As chroniclers of places that once were but are no longer, Morris and Leigh Fermor have few equals. One of Morris’s finest works, on her favorite city, Trieste (in the days of the Habsburgs, “Vienna’s port”), is one such meditation on loss and getting on with life in history’s long shadow. A smaller-scale example, though one to which this writer can testify personally, involves Chicago. For a magazine I once edited, Morris agreed to write an essay on the Second City. She had initially visited Chicago, “my first American city,” in 1953, riding west on The Twentieth Century Limited just a day after stepping off the boat from England. Her requirements for a revisit in the late 1980s, in addition to the fee, were round-trip business-class tickets from London and a good hotel for four or five days. She was very professional and promised delivery on departure. We breakfasted that morning at the old Mayfair Regent on East Lakeshore Drive, and on the corner of the table beside the orange juice rested a neat pile of manuscript, face down.
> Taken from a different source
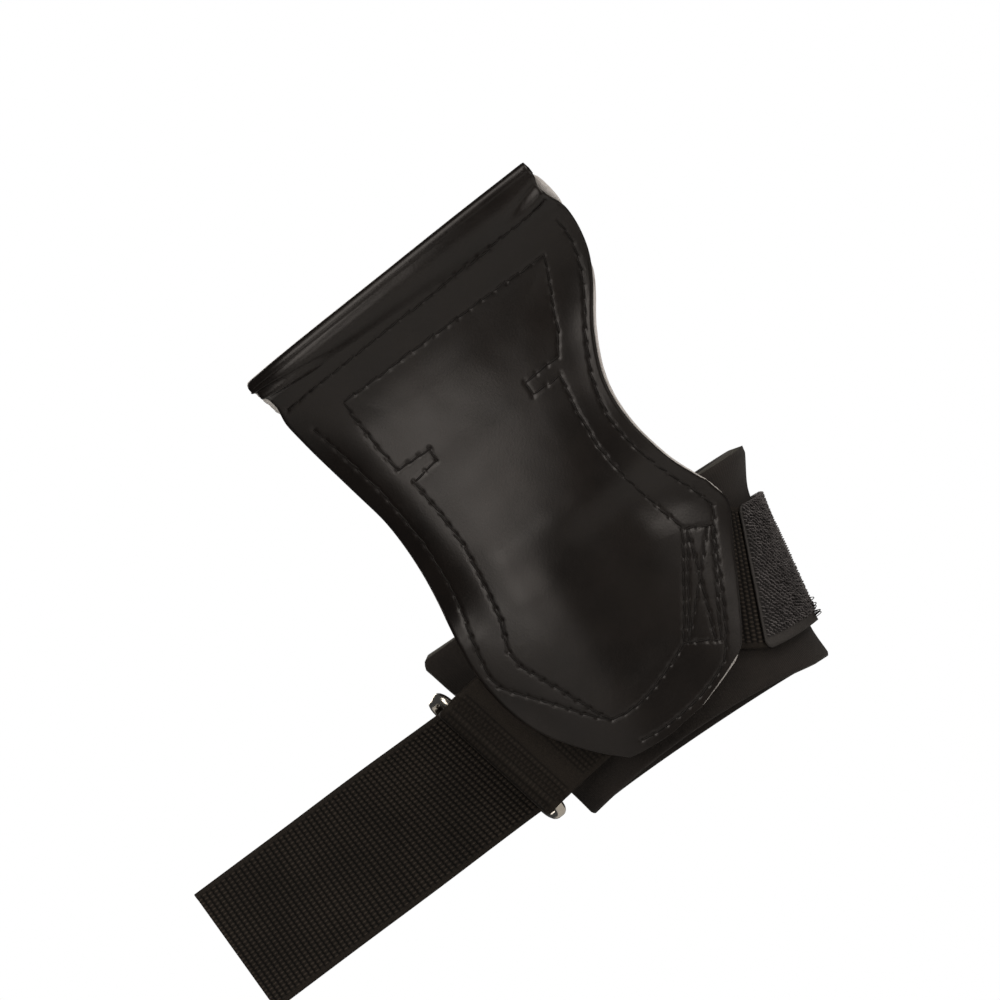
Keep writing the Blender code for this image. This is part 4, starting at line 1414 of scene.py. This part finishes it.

She said nothing about it until it was time to go. “Now Tim, here it is, but you can’t have it quite yet.” She promised to overnight it from Manhattan in a couple days, which she did. We ran it proudly, and it was later republished in her book Locations as “Chicago: Boss No More.”
To finish the piece, she had to leave the place, because she wanted to recount her rattling departure from Chicago on The Lakeshore Limited (“no Twentieth Century”), back to New York. Paddy Fermor also needed distance, one of several decades, from his experience of place before he could tell us about it. She needed space. He needed time. Both had to get away from it, before they could get it down.